INFORMATION SHOWN:
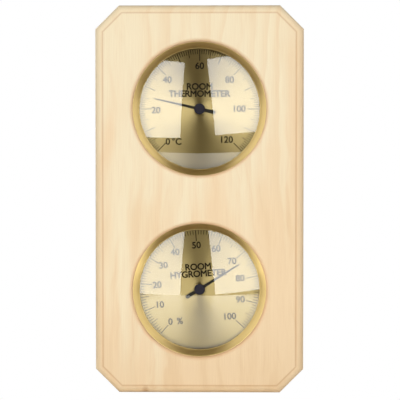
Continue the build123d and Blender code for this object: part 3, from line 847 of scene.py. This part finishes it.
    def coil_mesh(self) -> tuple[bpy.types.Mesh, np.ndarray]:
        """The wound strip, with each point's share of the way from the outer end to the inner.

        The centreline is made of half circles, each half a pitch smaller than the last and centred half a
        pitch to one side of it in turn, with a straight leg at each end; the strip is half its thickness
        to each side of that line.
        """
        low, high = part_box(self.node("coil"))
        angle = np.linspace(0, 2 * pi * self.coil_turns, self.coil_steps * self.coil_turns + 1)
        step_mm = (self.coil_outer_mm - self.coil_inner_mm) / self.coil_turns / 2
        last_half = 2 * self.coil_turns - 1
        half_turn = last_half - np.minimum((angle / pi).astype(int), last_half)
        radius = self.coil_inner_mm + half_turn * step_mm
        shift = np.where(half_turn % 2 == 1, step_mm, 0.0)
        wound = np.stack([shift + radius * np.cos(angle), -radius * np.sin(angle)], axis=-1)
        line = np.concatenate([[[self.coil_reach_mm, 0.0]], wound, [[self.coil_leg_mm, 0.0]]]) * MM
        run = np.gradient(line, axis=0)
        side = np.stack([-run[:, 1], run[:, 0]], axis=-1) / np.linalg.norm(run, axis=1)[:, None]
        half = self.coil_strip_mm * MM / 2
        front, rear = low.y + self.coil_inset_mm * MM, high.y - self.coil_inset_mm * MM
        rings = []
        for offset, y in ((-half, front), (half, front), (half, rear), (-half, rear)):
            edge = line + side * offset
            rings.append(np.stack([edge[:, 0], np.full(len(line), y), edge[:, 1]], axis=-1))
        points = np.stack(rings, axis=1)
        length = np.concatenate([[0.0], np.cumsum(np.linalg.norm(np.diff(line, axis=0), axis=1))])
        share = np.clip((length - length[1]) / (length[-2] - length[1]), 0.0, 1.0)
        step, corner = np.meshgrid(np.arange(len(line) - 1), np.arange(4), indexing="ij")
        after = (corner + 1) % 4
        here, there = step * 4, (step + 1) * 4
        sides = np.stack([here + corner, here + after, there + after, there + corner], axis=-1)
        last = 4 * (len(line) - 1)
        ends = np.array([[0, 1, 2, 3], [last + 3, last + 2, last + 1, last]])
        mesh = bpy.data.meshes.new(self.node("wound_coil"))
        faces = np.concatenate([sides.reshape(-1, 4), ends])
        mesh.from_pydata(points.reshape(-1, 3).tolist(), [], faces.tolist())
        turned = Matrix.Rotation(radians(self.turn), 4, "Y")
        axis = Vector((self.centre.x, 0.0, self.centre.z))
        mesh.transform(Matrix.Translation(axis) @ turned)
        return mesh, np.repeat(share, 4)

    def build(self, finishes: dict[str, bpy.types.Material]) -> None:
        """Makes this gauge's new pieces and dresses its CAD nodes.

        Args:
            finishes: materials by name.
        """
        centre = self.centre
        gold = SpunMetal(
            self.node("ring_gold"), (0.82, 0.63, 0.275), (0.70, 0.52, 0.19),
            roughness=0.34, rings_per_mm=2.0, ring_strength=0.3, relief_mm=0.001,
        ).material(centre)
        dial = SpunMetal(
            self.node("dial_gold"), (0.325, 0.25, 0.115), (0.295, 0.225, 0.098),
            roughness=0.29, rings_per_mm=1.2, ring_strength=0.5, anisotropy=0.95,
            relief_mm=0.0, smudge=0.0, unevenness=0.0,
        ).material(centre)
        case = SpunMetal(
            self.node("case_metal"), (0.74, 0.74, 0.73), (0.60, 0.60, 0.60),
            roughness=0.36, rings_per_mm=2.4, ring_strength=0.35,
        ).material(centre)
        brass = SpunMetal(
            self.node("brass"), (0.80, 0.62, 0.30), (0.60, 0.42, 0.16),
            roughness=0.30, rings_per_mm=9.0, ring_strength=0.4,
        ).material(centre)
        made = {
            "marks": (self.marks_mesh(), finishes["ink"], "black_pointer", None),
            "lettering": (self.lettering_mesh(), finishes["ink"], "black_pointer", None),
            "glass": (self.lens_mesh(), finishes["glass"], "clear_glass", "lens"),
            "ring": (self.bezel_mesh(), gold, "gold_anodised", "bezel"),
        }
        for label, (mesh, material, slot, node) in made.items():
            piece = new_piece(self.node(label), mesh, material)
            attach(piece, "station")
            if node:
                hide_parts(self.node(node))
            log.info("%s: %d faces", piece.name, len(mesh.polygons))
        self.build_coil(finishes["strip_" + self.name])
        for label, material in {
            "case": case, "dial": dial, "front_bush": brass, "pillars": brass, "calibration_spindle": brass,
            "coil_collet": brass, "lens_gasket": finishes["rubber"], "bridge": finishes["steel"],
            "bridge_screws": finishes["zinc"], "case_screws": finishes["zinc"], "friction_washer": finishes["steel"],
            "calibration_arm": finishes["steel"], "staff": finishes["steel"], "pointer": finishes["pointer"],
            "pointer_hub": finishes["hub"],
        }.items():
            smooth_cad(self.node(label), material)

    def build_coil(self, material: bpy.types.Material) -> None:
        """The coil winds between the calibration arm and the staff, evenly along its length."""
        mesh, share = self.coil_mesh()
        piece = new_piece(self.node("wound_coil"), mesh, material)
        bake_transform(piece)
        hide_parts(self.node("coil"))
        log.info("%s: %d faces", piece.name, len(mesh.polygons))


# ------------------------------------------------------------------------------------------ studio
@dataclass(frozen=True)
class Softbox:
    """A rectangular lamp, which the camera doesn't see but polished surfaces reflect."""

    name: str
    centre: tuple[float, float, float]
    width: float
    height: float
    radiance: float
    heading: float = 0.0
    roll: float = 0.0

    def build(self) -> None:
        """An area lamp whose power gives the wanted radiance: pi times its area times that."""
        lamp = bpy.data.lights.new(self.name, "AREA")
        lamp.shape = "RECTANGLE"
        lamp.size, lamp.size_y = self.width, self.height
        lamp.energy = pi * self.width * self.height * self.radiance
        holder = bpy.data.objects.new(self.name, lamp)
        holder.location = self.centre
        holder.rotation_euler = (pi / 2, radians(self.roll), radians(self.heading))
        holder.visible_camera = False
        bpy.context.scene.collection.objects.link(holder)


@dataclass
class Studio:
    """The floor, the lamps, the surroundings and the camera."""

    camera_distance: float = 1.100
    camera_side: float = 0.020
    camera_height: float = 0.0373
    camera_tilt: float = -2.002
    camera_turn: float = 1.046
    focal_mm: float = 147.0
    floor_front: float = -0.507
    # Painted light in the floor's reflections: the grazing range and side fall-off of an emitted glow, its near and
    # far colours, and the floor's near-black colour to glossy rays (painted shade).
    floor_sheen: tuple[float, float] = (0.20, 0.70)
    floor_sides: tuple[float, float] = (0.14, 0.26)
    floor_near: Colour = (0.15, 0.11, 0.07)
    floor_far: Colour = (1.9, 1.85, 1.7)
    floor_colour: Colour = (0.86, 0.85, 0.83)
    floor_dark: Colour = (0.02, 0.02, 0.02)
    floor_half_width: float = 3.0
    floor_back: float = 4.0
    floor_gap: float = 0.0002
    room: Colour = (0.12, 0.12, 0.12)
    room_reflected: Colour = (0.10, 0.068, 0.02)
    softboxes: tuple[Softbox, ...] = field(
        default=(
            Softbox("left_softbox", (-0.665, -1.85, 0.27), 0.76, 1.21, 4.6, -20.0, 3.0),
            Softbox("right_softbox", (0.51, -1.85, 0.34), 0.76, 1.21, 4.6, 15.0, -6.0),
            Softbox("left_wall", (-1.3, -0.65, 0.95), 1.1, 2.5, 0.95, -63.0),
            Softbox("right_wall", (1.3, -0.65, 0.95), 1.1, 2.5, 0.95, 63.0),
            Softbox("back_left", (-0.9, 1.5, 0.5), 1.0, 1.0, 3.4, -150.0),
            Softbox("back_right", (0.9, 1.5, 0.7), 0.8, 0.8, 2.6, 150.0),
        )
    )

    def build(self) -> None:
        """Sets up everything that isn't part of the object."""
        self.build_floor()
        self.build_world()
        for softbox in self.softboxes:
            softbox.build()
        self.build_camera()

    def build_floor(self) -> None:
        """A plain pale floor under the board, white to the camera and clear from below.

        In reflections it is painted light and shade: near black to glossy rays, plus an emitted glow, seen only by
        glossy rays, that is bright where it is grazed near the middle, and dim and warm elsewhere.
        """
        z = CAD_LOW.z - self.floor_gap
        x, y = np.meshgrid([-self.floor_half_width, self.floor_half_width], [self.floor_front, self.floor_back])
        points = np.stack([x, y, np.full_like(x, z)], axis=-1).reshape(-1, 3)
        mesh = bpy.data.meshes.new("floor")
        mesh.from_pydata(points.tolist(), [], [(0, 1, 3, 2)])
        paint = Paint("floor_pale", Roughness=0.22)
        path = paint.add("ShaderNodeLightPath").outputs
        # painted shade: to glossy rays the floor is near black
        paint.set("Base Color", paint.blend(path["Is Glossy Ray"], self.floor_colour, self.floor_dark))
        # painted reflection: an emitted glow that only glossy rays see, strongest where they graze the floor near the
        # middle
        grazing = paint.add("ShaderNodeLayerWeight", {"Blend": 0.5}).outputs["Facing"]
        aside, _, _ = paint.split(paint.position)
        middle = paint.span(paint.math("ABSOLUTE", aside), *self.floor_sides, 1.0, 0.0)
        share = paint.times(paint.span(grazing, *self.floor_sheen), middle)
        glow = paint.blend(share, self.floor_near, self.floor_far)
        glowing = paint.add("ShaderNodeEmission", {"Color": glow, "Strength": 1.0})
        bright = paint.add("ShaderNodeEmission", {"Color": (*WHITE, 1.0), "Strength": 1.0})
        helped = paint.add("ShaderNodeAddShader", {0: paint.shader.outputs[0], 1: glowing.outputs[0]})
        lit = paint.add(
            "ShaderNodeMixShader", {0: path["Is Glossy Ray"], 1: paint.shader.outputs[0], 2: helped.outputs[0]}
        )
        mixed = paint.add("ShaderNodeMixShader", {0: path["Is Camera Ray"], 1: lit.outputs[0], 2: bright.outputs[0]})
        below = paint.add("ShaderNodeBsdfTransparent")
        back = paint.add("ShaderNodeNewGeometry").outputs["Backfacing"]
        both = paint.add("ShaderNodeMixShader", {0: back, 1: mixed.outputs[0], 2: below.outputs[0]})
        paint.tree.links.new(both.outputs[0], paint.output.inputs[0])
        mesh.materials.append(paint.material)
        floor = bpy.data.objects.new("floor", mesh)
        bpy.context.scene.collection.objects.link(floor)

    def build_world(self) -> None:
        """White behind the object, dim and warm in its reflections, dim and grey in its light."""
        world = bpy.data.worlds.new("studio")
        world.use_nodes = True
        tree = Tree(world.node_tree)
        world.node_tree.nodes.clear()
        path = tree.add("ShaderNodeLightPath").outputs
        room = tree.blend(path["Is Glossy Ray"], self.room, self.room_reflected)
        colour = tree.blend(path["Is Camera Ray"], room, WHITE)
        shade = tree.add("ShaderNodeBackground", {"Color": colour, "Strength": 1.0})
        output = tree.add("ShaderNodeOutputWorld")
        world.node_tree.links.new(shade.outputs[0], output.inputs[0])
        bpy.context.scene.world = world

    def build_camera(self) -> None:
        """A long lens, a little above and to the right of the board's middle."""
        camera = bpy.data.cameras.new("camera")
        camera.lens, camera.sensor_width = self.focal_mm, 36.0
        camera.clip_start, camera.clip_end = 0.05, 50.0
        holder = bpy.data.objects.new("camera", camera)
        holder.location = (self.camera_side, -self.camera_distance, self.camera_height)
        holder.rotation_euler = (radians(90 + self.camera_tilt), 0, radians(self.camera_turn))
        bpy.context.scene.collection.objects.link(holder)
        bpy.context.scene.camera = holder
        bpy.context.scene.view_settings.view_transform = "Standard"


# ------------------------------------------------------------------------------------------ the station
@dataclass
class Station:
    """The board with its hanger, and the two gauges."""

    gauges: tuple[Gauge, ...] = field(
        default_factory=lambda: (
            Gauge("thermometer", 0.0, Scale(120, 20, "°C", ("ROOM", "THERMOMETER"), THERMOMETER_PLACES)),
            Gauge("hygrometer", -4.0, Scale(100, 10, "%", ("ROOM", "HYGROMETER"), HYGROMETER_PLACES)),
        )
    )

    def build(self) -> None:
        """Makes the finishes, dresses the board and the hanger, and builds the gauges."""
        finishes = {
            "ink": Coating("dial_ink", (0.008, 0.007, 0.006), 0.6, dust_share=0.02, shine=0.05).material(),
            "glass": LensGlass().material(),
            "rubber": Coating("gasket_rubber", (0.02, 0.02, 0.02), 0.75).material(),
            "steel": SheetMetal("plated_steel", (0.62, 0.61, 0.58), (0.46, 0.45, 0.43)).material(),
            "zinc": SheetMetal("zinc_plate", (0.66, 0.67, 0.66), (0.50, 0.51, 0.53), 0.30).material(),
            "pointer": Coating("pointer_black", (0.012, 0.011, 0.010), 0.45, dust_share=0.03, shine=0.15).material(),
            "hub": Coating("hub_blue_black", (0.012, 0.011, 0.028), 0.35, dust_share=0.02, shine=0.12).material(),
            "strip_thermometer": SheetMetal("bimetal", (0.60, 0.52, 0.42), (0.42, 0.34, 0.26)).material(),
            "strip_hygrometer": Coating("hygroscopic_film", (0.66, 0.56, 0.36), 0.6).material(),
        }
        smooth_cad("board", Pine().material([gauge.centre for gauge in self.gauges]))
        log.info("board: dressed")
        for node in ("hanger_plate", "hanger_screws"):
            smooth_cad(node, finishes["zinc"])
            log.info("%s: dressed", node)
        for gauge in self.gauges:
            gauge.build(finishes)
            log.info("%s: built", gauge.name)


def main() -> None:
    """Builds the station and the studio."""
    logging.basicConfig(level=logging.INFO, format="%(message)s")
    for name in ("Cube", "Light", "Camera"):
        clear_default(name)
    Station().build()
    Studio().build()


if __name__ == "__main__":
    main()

PROBLEM DESCRIPTION: Each line from the top of the material above through the line with "to the inner." must be echoed exactly, and no other line.

OUTPUT OF THE TASK:
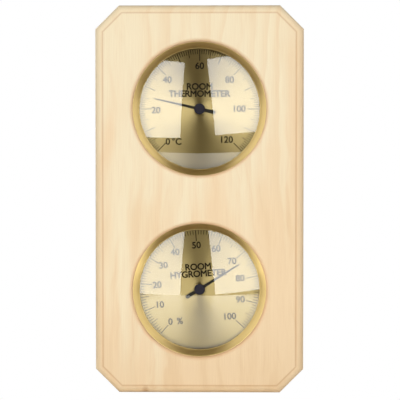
Continue the build123d and Blender code for this object: part 3, from line 847 of scene.py. This part finishes it.
    def coil_mesh(self) -> tuple[bpy.types.Mesh, np.ndarray]:
        """The wound strip, with each point's share of the way from the outer end to the inner.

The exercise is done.